CITY HALL — More teenagers in Chicago were vaccinated against human papillomavirus last year than ever before, according to a news release from Mayor Rahm Emanuel's office Friday.
As of 2014, the release said, more than 78 percent of the city's girls and almost 65 percent of its boys have received at least the first dose of a three-round HPV vaccination. Both those numbers exceed the national average and represent about a 20-point jump from 2013, the release said.
HPV is the most common sexually transmitted disease, which can be spread by anal, oral or vaginal sex, according to the Centers for Disease Control and Prevention. Nearly all sexually active men and women get it at some point in their lives, the CDC website states, and some types of HPV can lead to genital warts and cancers.
“The NIS-Teen data show that our efforts to protect teens from cancer are resulting in more teens getting vaccinated,” said Chicago Department of Public Health Commissioner Dr.
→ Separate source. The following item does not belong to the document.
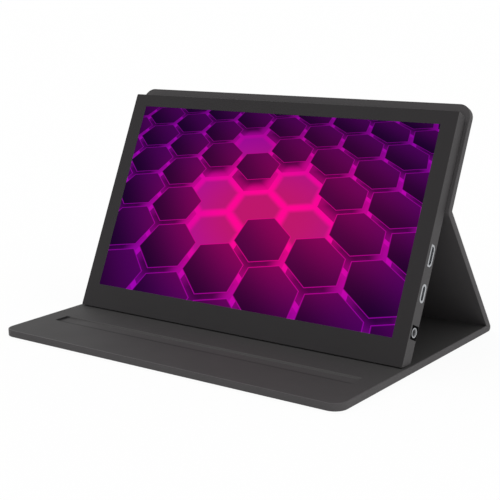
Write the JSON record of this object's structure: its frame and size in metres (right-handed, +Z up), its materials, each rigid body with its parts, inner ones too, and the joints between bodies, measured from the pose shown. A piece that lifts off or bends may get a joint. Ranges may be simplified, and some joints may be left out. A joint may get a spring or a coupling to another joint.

Julia Morita, according to the release. “Nonetheless, there is still work to do if we are going to reach our 2020 goal of 80 percent coverage.”
The mayor's office credited the increased coverage in part to a citywide public awareness campaign launched in January 2014. The campaign "featured ads on buses, trains, broadcast and digital media that encouraged parents to talk to their child’s doctor about getting the HPV vaccine," according to the release.
“CDPH’s vaccination-awareness efforts show how the City of Chicago is dedicated to keeping our young people safe and healthy,” Emanuel said in the release. “These results demonstrate how adolescents are taking action now so they can be more in control of their health tomorrow.”